Statistical Learning Exercise-4 (Chapter 5)

3. We now review k-fold cross-validation.

(a) Explain how k-fold cross-validation is implemented.

k-fold cross-validation is a model validation technique used to estimate the test error of a statistical learning method. It is implemented in the following steps:

Divide the data randomly into k equal (or approximately equal) sized parts called folds.
For each of the k iterations:
- A model is trained on k - 1 of the folds.
- The model is then tested on the remaining fold (the validation fold).
- The prediction error is recorded for that fold.
The process is repeated k times, with each of the k folds used exactly once as the validation data.
The k resulting prediction error estimates are averaged to produce the cross-validation estimate of the test error.

This technique helps in assessing how the model is expected to perform on unseen data, making it a popular and powerful tool for model evaluation.

(b) What are the advantages and disadvantages of k-fold cross-validation relative to:

i. The validation set approach?

Validation set approach involves splitting the dataset into two parts: a training set and a validation (or test) set. The model is trained on the training set and evaluated on the validation set.

Advantages of k-fold CV over validation set approach:

- More efficient use of data where every observation is used for both training and validation.
- It has Lower variance as Averaging across k iterations provides a more stable and accurate estimate of test error.
- Better generalization, especially important when the dataset is small, as k-fold CV helps avoid bias due to a bad split.

Disadvantages:

- Higher computational cost as training k models instead of one makes this approach slower.
- Implementation complexity as more steps and logic required to set up k-fold CV compared to a single validation split.

ii. LOOCV?

LOOCV is a special case of k-fold CV where k equals the number of observations (i.e., each fold contains only one observation).

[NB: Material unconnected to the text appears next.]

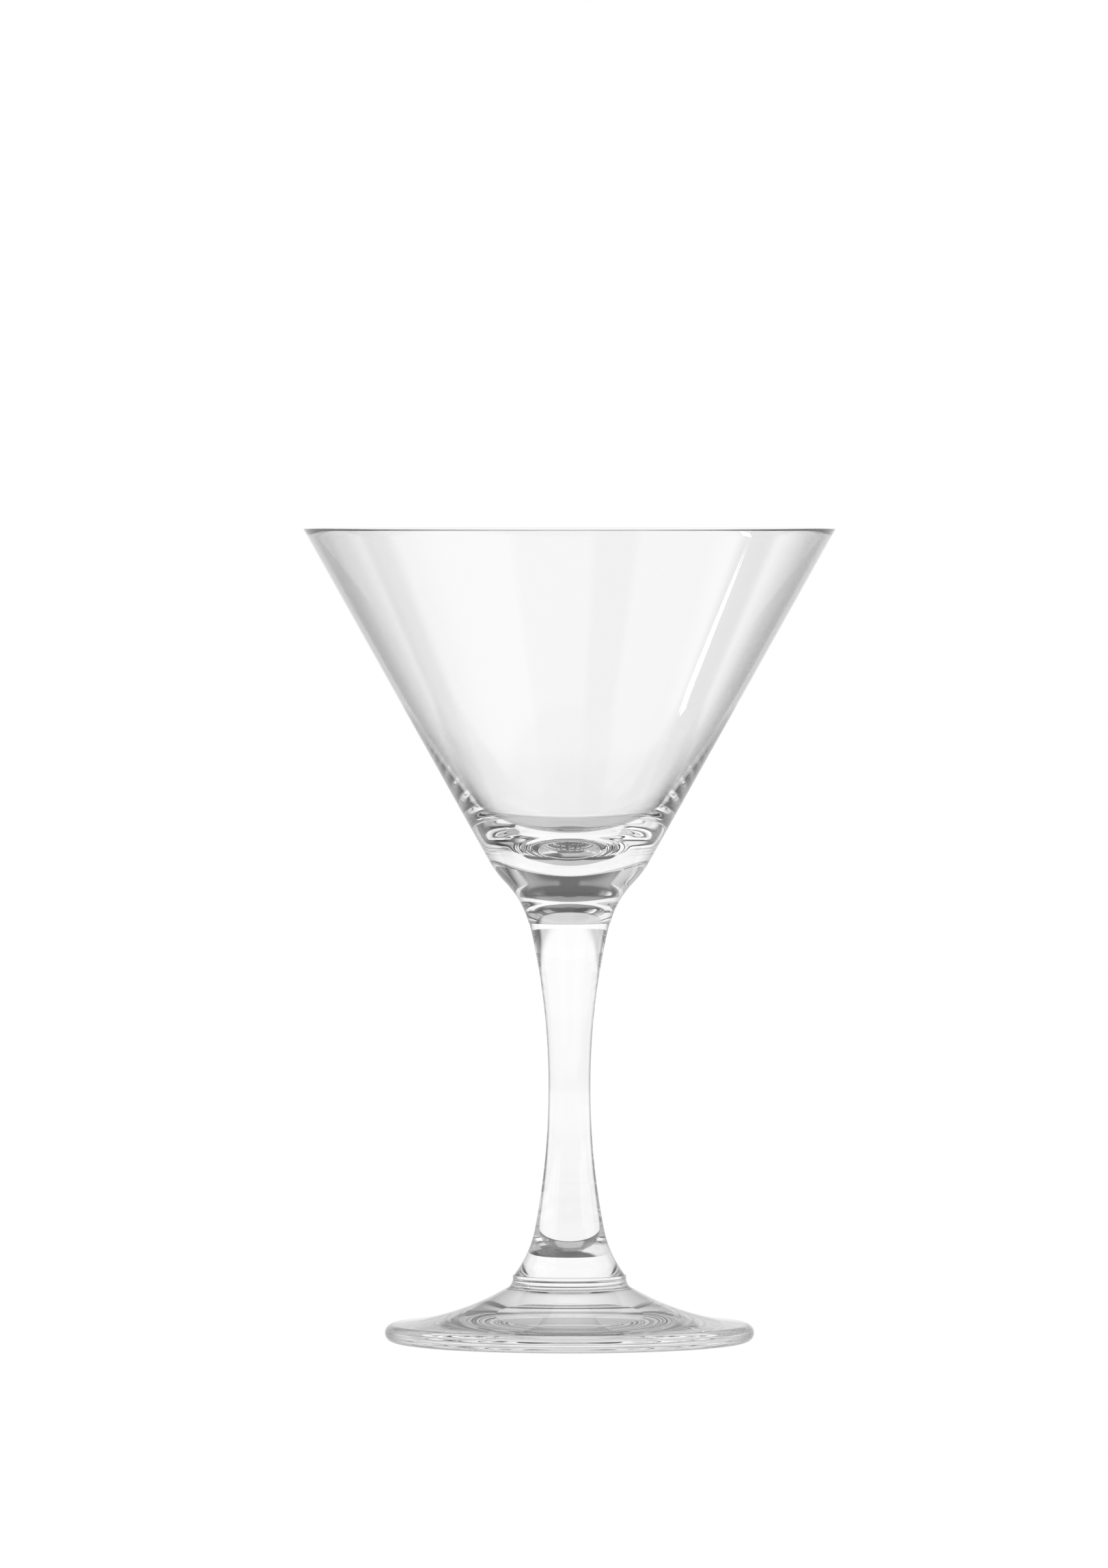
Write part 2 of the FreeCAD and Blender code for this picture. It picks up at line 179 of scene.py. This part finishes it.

Advantages of k-fold CV over LOOCV:

- Lower computational burden: k-fold CV requires training only k models, whereas LOOCV requires training n models (one for each observation).
- Lower variance in the estimated test error due to less similarity between the training sets (LOOCV’s training sets are highly correlated).
- Better bias-variance trade-off: While LOOCV has lower bias, its higher variance can make it less desirable. k-fold CV balances this well, especially with k = 5 or 10.

Disadvantages:

- Slightly higher bias: Since each training set in k-fold CV is smaller than in LOOCV, the bias of the test error estimate may be higher.
- Less efficient use of data: LOOCV makes use of the maximum possible training data in each iteration.

4. Suppose that we use some statistical learning method to make a prediction for the response Y for a particular value of the predictor X. Carefully describe how we might estimate the standard deviation of our prediction.

To estimate the standard deviation (or uncertainty) of a prediction \(\hat{Y}\) for a given value of predictor \(X\), we can use the bootstrap method, which provides a non-parametric approach to measuring prediction variability.

Here’s how we can estimate the standard deviation of the prediction:

Draw a large number of bootstrap samples (typically 1000 or more) from the training dataset. Each bootstrap sample is generated by randomly sampling with replacement from the training data.
Fit the model to each bootstrap sample.
Predict \(\hat{Y}\) for the given value of \(X\) using each of the fitted models from step 2. This results in a distribution of bootstrap predictions.
Calculate the standard deviation of these predictions. This standard deviation is an estimate of the standard deviation (or standard error) of the prediction \(\hat{Y}\).

This process captures the variability that arises due to sampling variability in the training data. It is especially useful when there is no closed-form expression for the variance of the prediction.

This estimated standard deviation does not include irreducible error (e.g., due to noise \(\epsilon\) in the data), but rather the variability due to model estimation.
For prediction intervals, one could combine this with an estimate of the noise variance if available.